We learned a lot at our own funeral, le trépas fédérateur
Artiste renommée et soutenue depuis 2021 à Montpellier Danse, la jeune artiste chorégraphe vancouvéroise, Daina Ashbee, a présenté sa nouvelle création We learned a lot at our own funeral. Grande révélation lors du 41e festival, Daina Ashbee avait présenté une rétrospective de son travail. Pour cette année, la mutation esthétique est au rendez-vous. Celle-ci récidive cependant dans une forme pour une interprète, à l’instar du sublime Serpentine dont on se souvient il y a quelques années.
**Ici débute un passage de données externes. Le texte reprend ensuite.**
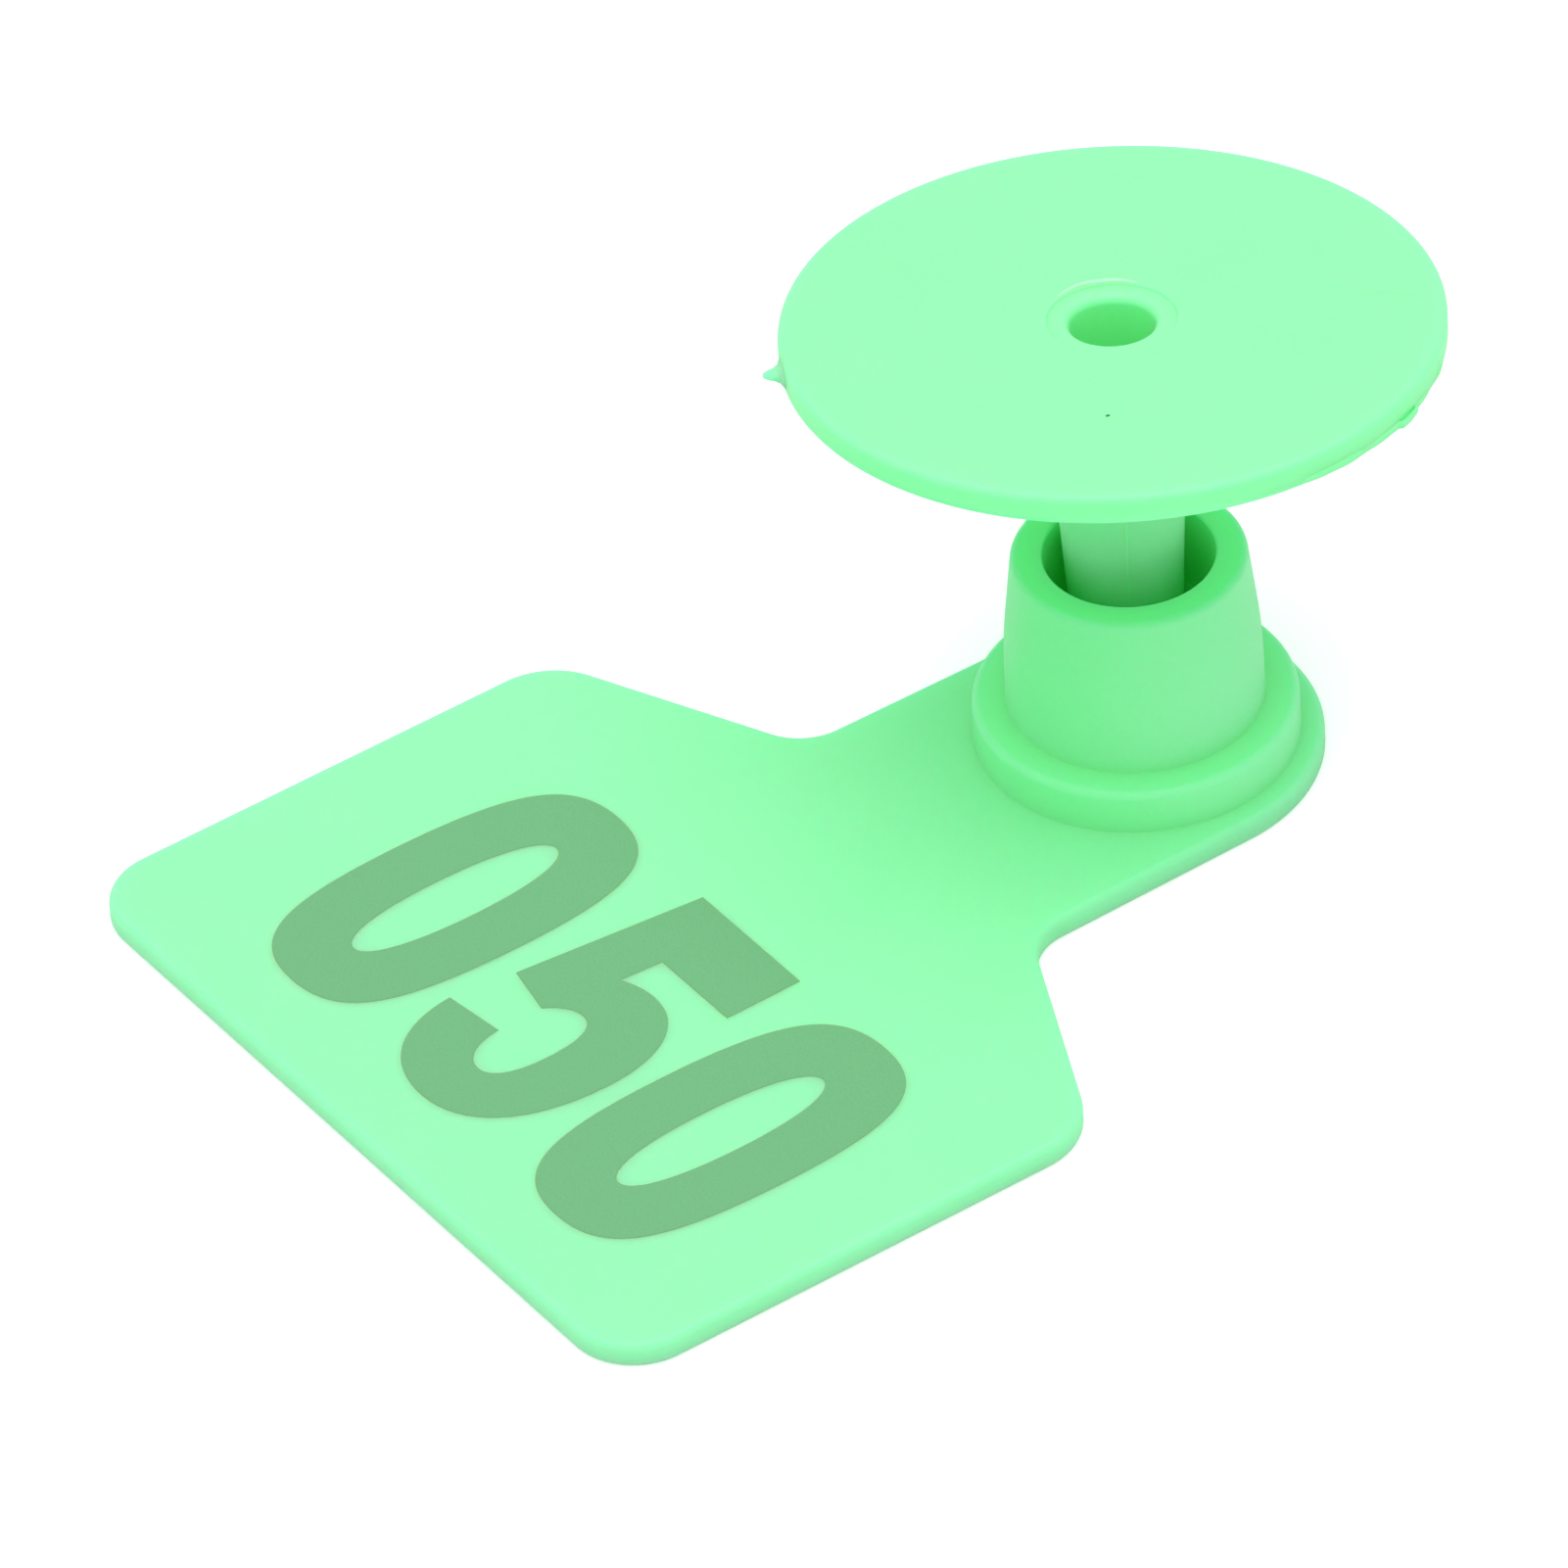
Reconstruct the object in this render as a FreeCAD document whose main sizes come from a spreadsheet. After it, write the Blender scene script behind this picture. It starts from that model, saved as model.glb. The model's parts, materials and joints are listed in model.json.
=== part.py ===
"""Two-piece livestock ear tag, closed as it hangs in an ear.

The female tag is one flexible moulding: a flat panel with a short neck, whose round end
carries a low flange and a tapered hollow boss.  The male button is a disc with a hollow,
tapered stem.  A hard piercing tip in the stem's end is caught under a lip inside the boss,
so the button can turn but can't be pulled out.

Row frame: millimetres, +Z up, origin where the boss axis meets the panel's flat back.
The panel runs from the boss towards -Y.  The button's own axis leans a little, as the
stem stands loosely in the bore.
"""
import FreeCAD, Part
import math
import os

import Sketcher

doc = FreeCAD.newDocument("EarTag")
NEAR = 1e-4  # how closely an edge has to lie at a place to be the one meant there

# ---------------------------------------------------------------- driving sizes

SIZES = [
    # panel
    ("panelWidth", 42.0, "side to side"),
    ("panelReach", 43.7, "boss axis to the bottom edge"),
    ("shoulderReach", 18.0, "boss axis to the corners where the sides meet the shoulders"),
    ("neckReach", 12.3, "boss axis to the foot of the neck"),
    ("neckFlare", 0.35, "how much wider the neck is at its foot than across the round end"),
    ("endMargin", 1.05, "panel left outside the flange at the round end"),
    ("panelThickness", 1.2, "sheet thickness of the moulding"),
    ("bottomCornerRadius", 3.3, "rounding of the two bottom corners"),
    ("shoulderRadius", 3.65, "rounding of the two side corners"),
    ("neckFilletRadius", 2.7, "inside rounding between shoulder and neck"),
    ("panelFrontRound", 0.35, "rounding of the printed face's edge"),
    ("panelBackChamfer", 0.25, "bevel of the back face's edge"),
    # flange and boss
    ("flangeHeight", 2.2, "flange above the panel"),
    ("flangeStep", 1.35, "ledge between the boss foot and the flange edge"),
    ("flangeRound", 0.6, "rounding of the flange's upper edge"),
    ("flangeFootChamfer", 0.35, "flange to panel"),
    ("bossHeight", 8.1, "boss above the flange"),
    ("bossWall", 1.43, "width of the boss's rim"),
    ("bossTaperWidth", 0.75, "how much the boss's radius grows from rim to foot"),
    ("bossFootChamfer", 0.3, "boss to flange"),
    ("rimRound", 0.3, "outer edge of the rim"),
    ("mouthChamfer", 0.12, "inner edge of the rim"),
    # bore, lip and chamber
    ("mouthGap", 0.18, "stem to the bore's mouth, on the side it leans to"),
    ("boreTaperWidth", 0.2, "how much narrower the bore is at its foot"),
    ("funnelHeight", 0.9, "lead-in above the lip"),
    ("lipThickness", 0.9, "straight part of the locking lip"),
    ("lipGap", 0.17, "stem to the lip, on the side it leans to"),
    ("headGap", 0.65, "play between the tip's shoulder and the lip"),
    ("chamberGap", 0.25, "tip to the chamber wall, on the side it leans to"),
    # male button
    ("discRadius", 15.0, "button"),
    ("discThickness", 1.5, "button"),
    ("discTopChamfer", 0.4, "upper edge of the button"),
    ("discUnderChamfer", 0.3, "lower edge of the button"),
    ("earGap", 10.25, "room for the ear, between the rim and the button"),
    ("holeRadius", 2.0, "applicator pin's hole"),
    ("stemWall", 0.42, "wall of the hollow stem at its end"),
    ("stemTaperWidth", 0.88, "how much the stem's radius grows from its end to the button"),
    ("stemRootChamfer", 0.7, "stem to button"),
    ("recessWidth", 0.97, "sunk ring around the hole"),
    ("recessDepth", 0.18, "sunk ring around the hole"),
    ("holeMouthChamfer", 0.1, "edge of the hole"),
    ("gateAngle", -116.5, "where the moulding gate was cut from the button's edge, degrees"),
    ("gateLength", 0.85, "stub that the cut left"),
    ("gateWidth", 1.3, "stub at its root"),
    ("gateTipWidth", 0.45, "stub at its end"),
    ("gateHeight", 0.55, "stub, along the button's axis"),
    ("gateRoot", 0.7, "how far the stub's root lies inside the edge"),
    # piercing tip
    ("tipClearance", 0.4, "point above the panel's back"),
    ("headHeight", 4.45, "point to shoulder"),
    ("headBand", 0.5, "straight band under the shoulder"),
    ("barb", 1.18, "how far the shoulder stands out from the stem's end"),
    ("pointRadius", 0.12, "bluntness of the point"),
    ("shankLength", 3.15, "shank above the shoulder"),
    ("shankStepWidth", 0.7, "how much slimmer the shank is than the pin's hole"),
    ("shankFit", 0.01, "shank to its socket"),
    # how the button stands in the boss
    ("leanAngle", 6.36, "button axis from the boss axis, degrees"),
    ("leanDirection", 146.4, "way the button leans, degrees from +X towards +Y"),
    ("stemShiftX", 0.15, "button axis at the level of the panel's back"),
    ("stemShiftY", -0.36, "button axis at the level of the panel's back"),
]

sheet = doc.addObject("Spreadsheet::Sheet", "Sizes")
for line, (alias, value, note) in enumerate(SIZES, start=1):
    sheet.set(f"A{line}", alias)
    sheet.set(f"B{line}", str(value))
    sheet.set(f"C{line}", note)
    sheet.setAlias(f"B{line}", alias)
doc.recompute()

# ------------------------------------------------- levels and radii worked out from them
# Each is an expression in the sheet's own names, so the document stays parametric.


def of(name):
    """The sheet's cell of that name, for use inside an expression."""
    return f"Sizes.{name}"


def total(*terms):
    return "(" + " + ".join(terms) + ")"


flange_top = total(of("panelThickness"), of("flangeHeight"))
boss_top = total(flange_top, of("bossHeight"))
disc_under = total(boss_top, of("earGap"))
disc_top = total(disc_under, of("discThickness"))
recess_floor = f"({disc_top} - {of('recessDepth')})"

stem_end = total(of("tipClearance"), of("headHeight"))
chamber_top = total(stem_end, of("headGap"))
lip_top = total(chamber_top, of("lipThickness"))
bore_foot = total(lip_top, of("funnelHeight"))
hole_floor = total(stem_end, of("shankLength"))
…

Il est rare de retrouver le studio Bagouet avec sa façade intérieure de volets grand ouverts. Dans une configuration en quadrifrontal, le spectateur hésite entre se placer sur les gradins ou bien longer la scène bordée de sable fin pour s’installer sur les chaises qui l’entourent. Dans l’attente d’un commencement, Daina Ashbee, accompagnée d’Imara Bosco, viennent furtivement subtiliser les voix du public pour former un chœur cérémonial, avant de plonger la salle dans un noir presque absolu. On distingue une entité humaine qui vient lentement exhumer les tapis de danse. L’hymne liturgique est à l’arrêt pour laisser place à la contemplation nuiteuse du corps exsangue de Momoko Shimada.
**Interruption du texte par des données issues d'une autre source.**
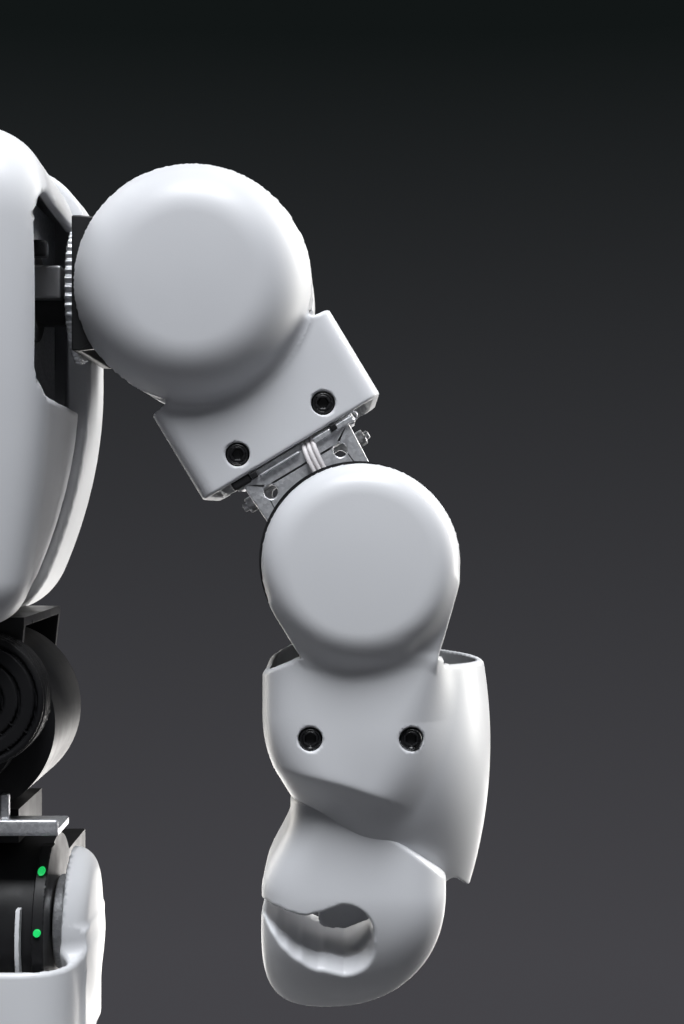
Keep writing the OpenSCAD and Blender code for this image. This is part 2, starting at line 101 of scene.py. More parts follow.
class Shader:
    """A material's node tree, with short names for the nodes used here."""

    def __init__(self, name, **sockets):
        self.material = bpy.data.materials.new(name)
        self.material.use_nodes = True
        self.tree = self.material.node_tree
        self.shader = self.tree.nodes["Principled BSDF"]
        for socket, value in sockets.items():
            self.shader.inputs[socket.replace("_", " ")].default_value = value
        self.place = self.tree.nodes.new("ShaderNodeTexCoord").outputs["Object"]

    def node(self, kind, inputs, output=0, **settings):
        made = self.tree.nodes.new(kind)
        for key, value in settings.items():
            setattr(made, key, value)
        for key, value in inputs.items():
            if isinstance(value, bpy.types.NodeSocket):
                self.tree.links.new(value, made.inputs[key])
            else:
                made.inputs[key].default_value = value
        return made.outputs[output]

    def noise(self, scale, detail=2.0, rough=0.5):
        return self.node("ShaderNodeTexNoise",
                         {"Vector": self.place, "Scale": scale, "Detail": detail, "Roughness": rough})

    def ramp(self, value, low, high, out_low, out_high):
        return self.node("ShaderNodeMapRange", {"Value": value, "From Min": low, "From Max": high,
                                                "To Min": out_low, "To Max": out_high})

    def mix(self, factor, a, b):
        made = self.tree.nodes.new("ShaderNodeMix")
        made.data_type = "RGBA"
        for socket, value in ((0, factor), (6, a), (7, b)):
            if isinstance(value, bpy.types.NodeSocket):
                self.tree.links.new(value, made.inputs[socket])
            else:
                made.inputs[socket].default_value = value
        return made.outputs[2]

    def link(self, output, socket):
        self.tree.links.new(output, self.shader.inputs[socket])

    def bump(self, height, distance, strength=1.0):
        bumped = self.node("ShaderNodeBump", {"Height": height, "Distance": distance, "Strength": strength})
        self.link(bumped, "Normal")


def rgb(red, green, blue):
    return (red, green, blue, 1.0)


def moulded_plastic(name, light, dark, rough=0.42, grain=0.000012):
    """A matt moulding with faint clouding, smudges and a fine grain."""
    made = Shader(name, Specular_IOR_Level=0.5, Roughness=rough)
    cloud = made.noise(18.0, 3.0)
    fine = made.noise(2600.0, 2.0)
    smudge = made.noise(70.0, 4.0, 0.6)
    made.link(made.mix(made.ramp(cloud, 0.35, 0.65, 0.0, 1.0), rgb(*light), rgb(*dark)), "Base Color")
    made.link(made.ramp(smudge, 0.35, 0.7, rough - 0.05, rough + 0.07), "Roughness")
    made.bump(fine, grain, 0.6)
    return made.material


def plated_sheet(name, light, dark, rough, flake_scale):
    """Bright plated steel with small, faint crystals."""
    made = Shader(name, Metallic=0.75)
    flakes = made.node("ShaderNodeTexVoronoi", {"Vector": made.place, "Scale": flake_scale}, "Color")
    value = made.node("ShaderNodeSeparateColor", {"Color": flakes})
    cloud = made.noise(900.0, 4.0, 0.7)
    made.link(made.mix(made.ramp(value, 0.0, 1.0, 0.0, 0.7), rgb(*light), rgb(*dark)), "Base Color")
    made.link(made.ramp(cloud, 0.3, 0.7, rough - 0.08, rough + 0.10), "Roughness")
    made.bump(made.node("ShaderNodeMath", {0: value, 1: cloud}, operation="ADD"), 0.000012, 0.5)
    return made.material


def coated_metal(name, colour, rough, grain_scale=1800.0, grain=0.00002, metallic=0.0):
    """A coated, cast or dark surface with a fine grain."""
    made = Shader(name, Metallic=metallic, Specular_IOR_Level=0.35)
    made.link(made.mix(made.ramp(made.noise(60.0), 0.3, 0.7, 0.0, 1.0), rgb(*colour),
                       rgb(*(c * 1.5 + 0.004 for c in colour))), "Base Color")
    made.link(made.ramp(made.noise(140.0, 4.0), 0.3, 0.7, rough - 0.06, rough + 0.08), "Roughness")
    made.bump(made.noise(grain_scale, 3.0), grain, 0.7)
    return made.material


def glowing(name, colour, strength):
    """A small light seen through a coloured lens."""
    made = Shader(name, Roughness=0.3)
    dim = rgb(*(c * 0.5 for c in colour))
    made.link(made.mix(made.ramp(made.noise(300.0), 0.3, 0.7, 0.0, 1.0), rgb(*colour), dim), "Base Color")
    made.shader.inputs["Emission Color"].default_value = rgb(*colour)
    made.shader.inputs["Emission Strength"].default_value = strength
    made.bump(made.noise(900.0), 0.00001, 0.3)
    return made.material


WHITE = moulded_plastic("white_moulding", (0.72, 0.73, 0.755), (0.66, 0.67, 0.70))
GREY = moulded_plastic("grey_moulding", (0.24, 0.24, 0.25), (0.19, 0.19, 0.20), 0.5)
WIRE = moulded_plastic("wire_insulation", (0.78, 0.75, 0.76), (0.70, 0.67, 0.68), 0.45)
BLACK = coated_metal("servo_case", (0.007, 0.007, 0.008), 0.42)
BLACK_SHEET = coated_metal("black_coated_sheet", (0.012, 0.012, 0.013), 0.33)
RUBBER = coated_metal("sole_rubber", (0.018, 0.018, 0.019), 0.62, 900.0, 0.00006)
BOARD = coated_metal("circuit_board", (0.010, 0.075, 0.028), 0.35, 500.0, 0.00003)
ZINC = plated_sheet("zinc_sheet", (0.86, 0.87, 0.90), (0.55, 0.56, 0.59), 0.36, 1900.0)
CAST = coated_metal("cast_aluminium", (0.34, 0.34, 0.35), 0.42, 1200.0, 0.00004, 1.0)
SCREW = coated_metal("black_screw", (0.008, 0.008, 0.009), 0.30, 900.0, 0.00002)
STEEL = coated_metal("steel_screw", (0.52, 0.52, 0.54), 0.28, 900.0, 0.00001, 1.0)
VISOR = coated_metal("smoked_visor", (0.006, 0.006, 0.008), 0.08, 300.0, 0.000002)
LENS = coated_metal("lens", (0.10, 0.15, 0.18), 0.10, 300.0, 0.000002)
GREEN_LIGHT = glowing("green_light", (0.01, 0.45, 0.10), 1.1)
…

C’est avec une danse break que l’on découvre une nouvelle approche de la chorégraphe. L’interprète se débat, tombe à répétitions, comme pour marquer la vulnérabilité de l’être humain. Cette résistance, parfois très présente, puis fantomale – dans un jeu de lumières très épuré -, vient placer la présence corporelle au centre de la scène. Les cris viennent seulement accompagner l’effroi du vide. Imara Bosco apparaît comme un spectre déambulant dans toute la salle, venant perturber ce qui vit et se meut sur la scène. La nudité est presque complètement effacée, moins présente que dans les précédents travaux de Daina Ashbee, au profit d’une danse cardiotonique qui vient coaliser la salle entière, dans le but de partager la crainte abyssale de notre existence, et que nous traversons tous de manière réitérée.
Requiem(s), le deuil comme rassemblement
Invité depuis plusieurs années sur chaque saison et festival, Angelin Preljocaj livre ici un spectacle rituel, venant questionner la mort et le deuil. Quoi de mieux dans un théâtre que de venir se recueillir pour y chercher des émotions, des moments partagés ? Ayant récemment perdu des êtres chers à titre personnel, le chorégraphe atteste de la nécessité de se recueillir autour de l’idée de la perte.
Plongé devant des tableaux lugubres tels des peintures baroques flamandes, le spectateur assiste à une véritable cérémonie macabre, ou les danseurs incarnent à tour de rôle des vivants atones, neurasthéniques et des languissants défunts. Les images projetées sur le fond de scène viennent frapper notre imaginaire, comme des photos animées post-mortem.
Véritable sacerdoce, Angelin Preljocaj immortalise ce que signifie la mort et la disparition des êtres tant aimés. Entre requiems classiques et chants grégoriens, Angelin Preljocaj n’hésite pas à plonger le public dans une espèce de sidération totale, en y ajoutant les sons de l’un des plus illustres groupes de hard rock / heavy metal, System of a Down. Tant de nuances musicales pour évoquer un sentiment universel partagé, et en même temps, si intime et personnel. Le directeur du CCN d’Aix-en-Provence rassemble une vingtaine de ses interprètes au sein d’une horde gracieuse dans des rites religieux pour faire corps face à la désolation, une cérémonie à laquelle on ne peut que se réjouir d’être convoqué pour honorer les absents.